Julio Medaglia – A Bossa Nova nasceu em meio a um vale de lágrimas atroz. Foi a época da bolerização do samba-canção, época do ninguém-me-ama-ninguem-me-quer. Ela filtrou a MPB, trouxe a coloquialidade, o otimismo, a sofisticação camerística, a fina poesia urbana e jovem ao cancioneirismo e a modernidade em vários aspectos. Enfrentou a música sentimentalóide do final dos anos 1950 e, fazendo uma música inteligente e sensível de câmara, beneficiou a todos.

IHU On-Line - Em que medida a Bossa Nova tornou-se um instrumento de constituição da identidade brasileira, principalmente no exterior?

Julio Medaglia – A Bossa Nova representa de forma muito refinada as diversas características da alma musical brasileira.

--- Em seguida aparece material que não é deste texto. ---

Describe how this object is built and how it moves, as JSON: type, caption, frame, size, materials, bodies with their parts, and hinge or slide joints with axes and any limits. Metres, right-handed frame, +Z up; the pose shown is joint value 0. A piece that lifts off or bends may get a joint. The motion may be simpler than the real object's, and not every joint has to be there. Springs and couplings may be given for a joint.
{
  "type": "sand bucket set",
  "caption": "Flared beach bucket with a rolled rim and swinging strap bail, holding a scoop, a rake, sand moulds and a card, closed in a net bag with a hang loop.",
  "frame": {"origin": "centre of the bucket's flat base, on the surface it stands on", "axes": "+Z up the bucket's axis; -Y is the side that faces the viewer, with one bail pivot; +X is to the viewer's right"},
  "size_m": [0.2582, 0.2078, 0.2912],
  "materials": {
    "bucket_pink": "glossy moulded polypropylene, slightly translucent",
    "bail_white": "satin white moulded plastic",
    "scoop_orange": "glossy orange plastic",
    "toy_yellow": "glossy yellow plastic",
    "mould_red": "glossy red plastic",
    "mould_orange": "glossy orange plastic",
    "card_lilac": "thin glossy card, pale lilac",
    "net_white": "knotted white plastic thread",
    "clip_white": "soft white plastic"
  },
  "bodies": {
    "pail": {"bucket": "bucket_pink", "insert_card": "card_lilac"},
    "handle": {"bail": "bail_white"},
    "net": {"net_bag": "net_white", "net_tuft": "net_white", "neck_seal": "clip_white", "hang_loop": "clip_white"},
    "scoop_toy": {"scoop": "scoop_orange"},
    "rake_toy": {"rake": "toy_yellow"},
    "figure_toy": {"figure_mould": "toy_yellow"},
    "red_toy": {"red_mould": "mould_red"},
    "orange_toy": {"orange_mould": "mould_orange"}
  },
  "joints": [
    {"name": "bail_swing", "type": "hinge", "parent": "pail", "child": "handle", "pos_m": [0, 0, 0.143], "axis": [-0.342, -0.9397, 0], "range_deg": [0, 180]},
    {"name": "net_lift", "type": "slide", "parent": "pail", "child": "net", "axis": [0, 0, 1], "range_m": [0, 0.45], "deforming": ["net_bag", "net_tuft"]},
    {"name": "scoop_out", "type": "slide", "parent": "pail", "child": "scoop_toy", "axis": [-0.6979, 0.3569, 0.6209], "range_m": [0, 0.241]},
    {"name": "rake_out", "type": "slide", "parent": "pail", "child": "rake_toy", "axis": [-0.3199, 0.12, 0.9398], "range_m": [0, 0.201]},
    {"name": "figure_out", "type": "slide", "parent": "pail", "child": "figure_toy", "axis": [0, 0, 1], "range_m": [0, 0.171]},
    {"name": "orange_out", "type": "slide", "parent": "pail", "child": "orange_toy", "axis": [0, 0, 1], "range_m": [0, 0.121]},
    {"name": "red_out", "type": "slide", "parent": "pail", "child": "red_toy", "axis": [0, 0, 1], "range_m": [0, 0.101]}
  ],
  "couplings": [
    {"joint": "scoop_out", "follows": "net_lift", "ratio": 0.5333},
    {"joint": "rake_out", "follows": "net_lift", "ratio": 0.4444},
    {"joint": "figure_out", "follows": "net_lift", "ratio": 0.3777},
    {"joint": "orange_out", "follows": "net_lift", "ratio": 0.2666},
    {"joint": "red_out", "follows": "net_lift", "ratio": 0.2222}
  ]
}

Como ela assimilou a modernidade, em termos harmônicos, rítmicos, melódicos e literários, se impôs internacionalmente – como nenhum outro movimento musical popular brasileiro – e permanece viva ainda hoje no repertório dos grandes intérpretes.
 
IHU On-Line - Podemos considerar a Bossa Nova como um movimento nacionalista e patriótico?

Julio Medaglia – Há que tomar cuidado com esse “nacionalista/patriótico”. É uma música 100% brasileira, com suas raízes fincadas em nossa tradição, mas não tem o componente “oba-oba” do samba-exaltação dos anos 1940, com o Brasil prestes a entrar em guerra, com Getúlio incentivando o ufanismo e coisas assim.
 
IHU On-Line - A Bossa Nova é fruto de quais influências musicais? E provoca influência em quais estilos?

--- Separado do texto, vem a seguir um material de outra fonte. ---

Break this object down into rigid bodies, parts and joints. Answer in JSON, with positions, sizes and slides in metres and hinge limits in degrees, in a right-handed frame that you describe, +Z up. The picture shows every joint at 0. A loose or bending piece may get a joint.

Julio Medaglia – Ela é fruto de um samba coloquial camerístico que havia em nossa MPB há anos, como a de Noel, Mario Reis, Dick Farney e outros. Só que composta numa linguagem mais moderna com a assimilação – até via jazz – de elementos técnicos mais atuais em seu tempo. Todos que fizeram música boa depois dela aprenderam muito com suas contribuições estruturais.
 
IHU On-Line - Como a linguagem e a estética da Bossa Nova refletem o contexto desenvolvimentista de seu tempo? Em que medida a Bossa Nova, enquanto forma de expressão musical, refletia o Brasil da época, o da era Juscelino?

Julio Medaglia – A Bossa Nova se insere 100% em seu tempo. Foi o tempo da poesia concreta, super enxuta, com pouquíssimas palavras ou letras dispostas num papel, sem discursos lineares intermináveis, uma poesia homeopática; foi o período do cool-jazz, música feita com poucos músicos, poucas notas, mas com mais tensão; da Nouvelle Vague,  um cinema intelectualizado, discretíssimo, com textos elaboradíssimos e mensagens sutis; período da pintura concretista, geométrica, “limpa”, econômica em seus meios de expressão; época da arquitetura despojada, branca e de poucas linhas e curvas de um Niemeyer; momento da recuperação do dodecafonismo na música erudita, um estilo musical que filtrou a expressão musical erudita de todas as cargas semânticas do passado, emotivas, folclóricas, regionalistas, românticas etc. etc., reduzindo a expressão musical ao som puro e cristalino e assim por diante.
 
IHU On-Line - Para o senhor, como entender que a Bossa Nova foi o único movimento musical brasileiro que se internacionalizou e porque há 50 anos suas canções correm o mundo?

Julio Medaglia – Porque ela conseguiu compactar nossa rica e inspirada expressão musical em sua linguagem, usando recursos modernos e universais de linguagem.
 
IHU On-Line - O senhor afirma que “inexiste na face da Terra um país com um repertório tão diversificado de matérias-primas musicais como o Brasil”. Como as características do povo brasileiro ajudam a entender que nosso país seja “campeão da biodiversidade musical?

Julio Medaglia – A miscigenação brasileira permitiu o entrecruzar de idéias, tendências, musicalidades, formas de expressão, línguas e linguagens, sensibilidades diversas etc. Como aqui não existe conflito racial, étnico, as coisas se cruzaram com facilidade. Nossa matéria-prima musical é a mais rica do mundo. Só falta saber industrializá-la melhor – privada e oficialmente - e procurar meios para divulgá-la internacionalmente – antes que a imbecilidade de nossa indústria de comunicação eletrônica acabe com ela.